The one and only place with a sort of waterfall along the trail. It is dry in the California nature otherwise.

When we returned to where we had parked our car, we had an imposing visitor parked right next to us. Di had room to get in to drive (on the left) but no chance for Hans. After a bit of maneuvering, we got out of there, but the RV punter kept it close.

On the way back, we drove into Nevada a little bit, with the expectation that gasoline would be less expensive there as California is known to be a high taxing state. It wasn't so and after a bit of interstate touring, we filled up the tank just around the corner from where we are staying.

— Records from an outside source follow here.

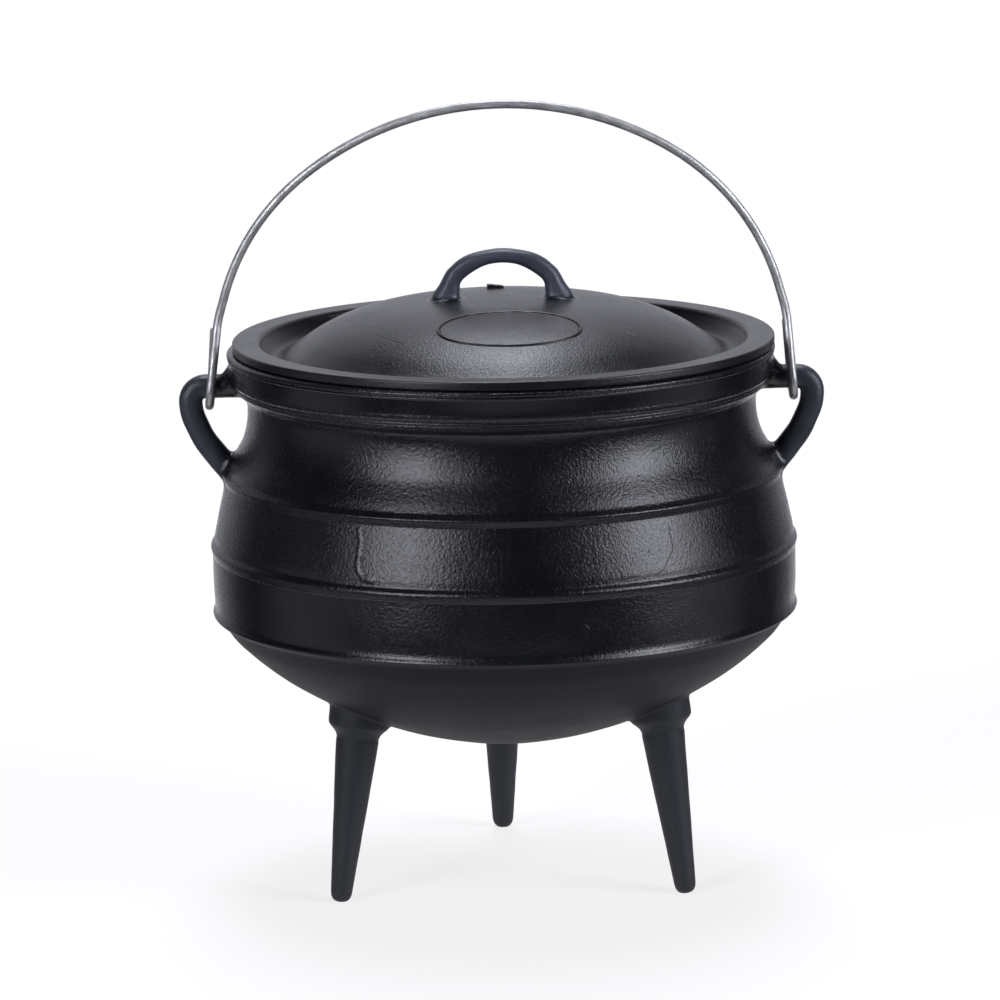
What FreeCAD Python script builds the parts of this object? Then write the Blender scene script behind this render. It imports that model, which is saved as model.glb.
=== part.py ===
import FreeCAD, Part
import math, os

# Three-legged cast-iron potjie pot that holds 7.8 litres to the brim.
# Millimetres, +Z up. Origin: on the floor, on the pot's own axis.
# The two ears lie on the X axis, so the bail turns about X.
# Three pieces: the pot (one casting with its ears and legs), the lid (one
# casting with its loop handle) and the bail (one bent wire).

V = FreeCAD.Vector

# ------------------------------------------------------------ driving sizes
WALL = 5.5                # thickness of the pot's wall
BELLY_R = 138.5           # plain wall of the belly
NECK_R = 120.4            # narrowest place, under the collar
MOUTH_R = 121.7           # clear radius of the mouth
LIP_Z = 256.8             # seat of the lid
LIP_R = 130.0             # crest of the lip's bead
BAND_H = 1.5              # how far each raised band stands off the belly
BAND_W = 3.5              # half the height of a band
BAND_Z = (197.5, 164.1, 132.7)   # upper, middle and lower band

EAR_Z = 239.7             # axis of the ear bars, which is the bail's axis
EAR_R = 5.8               # radius of the round ear
EAR_OUT = 147.9           # furthest reach of the ear's centre line

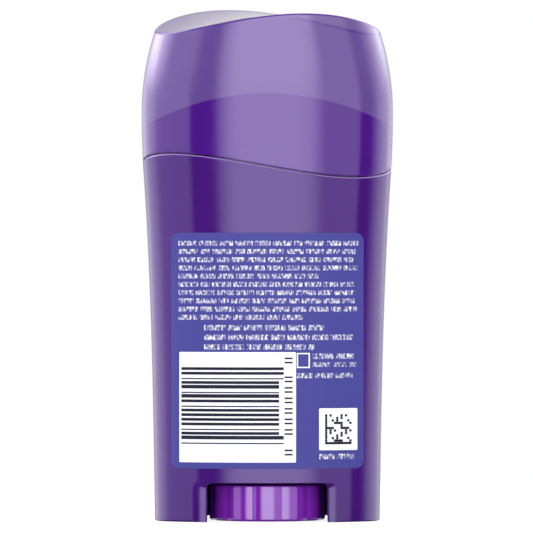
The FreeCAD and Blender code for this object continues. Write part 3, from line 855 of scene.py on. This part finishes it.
def barrel_plastic(finish):
    """Polished purple moulding."""
    return base_material("barrel_plastic", finish.barrel, 0.09, 0.02, 120.0, 0.0, Specular_IOR_Level=0.6,
                         Specular_Tint=(0.72, 0.62, 1.0, 1), Coat_Weight=0.4, Coat_Roughness=0.05)


def shaded_plastic(name, tone):
    """Matt plastic without gloss for faces deep in the arch that sit in shade: a shaded copy of a glossy
    plastic, whose lost gloss stands in for the shade. A darker tone passed in is painted shade.
    """
    return base_material(name, tone, 0.9, 0.05, 400.0, 0.1, Specular_IOR_Level=0.05)


def cap_plastic(finish, name, alpha):
    """Milky see-through purple moulding with a glossy skin."""
    return base_material(name, finish.cap, 0.08, 0.02, 120.0, 0.0, Alpha=alpha, Specular_IOR_Level=1.0,
                         Specular_Tint=(0.80, 0.62, 1.0, 1), Coat_Weight=1.0, Coat_Roughness=0.05)


def wheel_plastic(finish):
    """Glossy violet moulding."""
    return base_material("wheel_plastic", finish.wheel, 0.08, 0.02, 150.0, 0.0, Specular_IOR_Level=1.0,
                         Coat_Weight=0.66, Coat_Roughness=0.05)


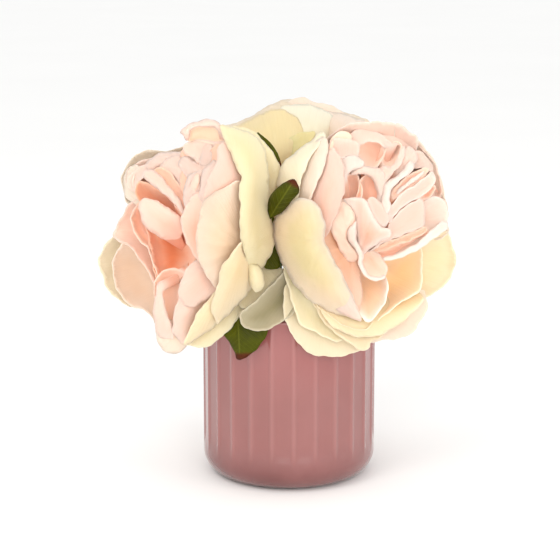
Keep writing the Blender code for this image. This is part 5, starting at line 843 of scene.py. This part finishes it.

A quick visit to Raleys for some provisons for breakfast followed (we can't do Maccas or donuts again!) then we went back to base to chill.

Just before 7pm we opted for dinner out again, this time at Base Camp Pizza which was highly rated by TripAdvisor.

Good choice - Base Camp Pizza was full and we had to wait 15 minutes for a table.

This was not a chore because we were able to try the Base Camp Golden Ale and Base Camp Alcoholic lemonade - both pretty good. Drunk through glass jars.

Our server showed us to a booth (excellent as we love booths) and we already knew what we wanted - Base Camp all the way with Base Camp house salad and Base Camp house pizza (with extra garlic of course).

Cheers while we waited.

The house salad and pizza were both excellent and really good value. Thankfully we only ordered a medium pizza - see photo below - it was loaded and still a struggle to finish.

We took our time as the atmosphere was great and Hans tried a new beer - Ballast Point Sculpin IPA - which was one of the best IPAs he has tried in USA (and last year he tried quite a few!).

Di asked for a shot of Grand Marnier (a nice dessert treat) and instead for 2 shots in a tumbler. Plenty to keep us going.

Feeling mellow we got back back to our motel just before 9pm, happy after a great meal and great day at Lake Tahoe. We could easily spend another week here.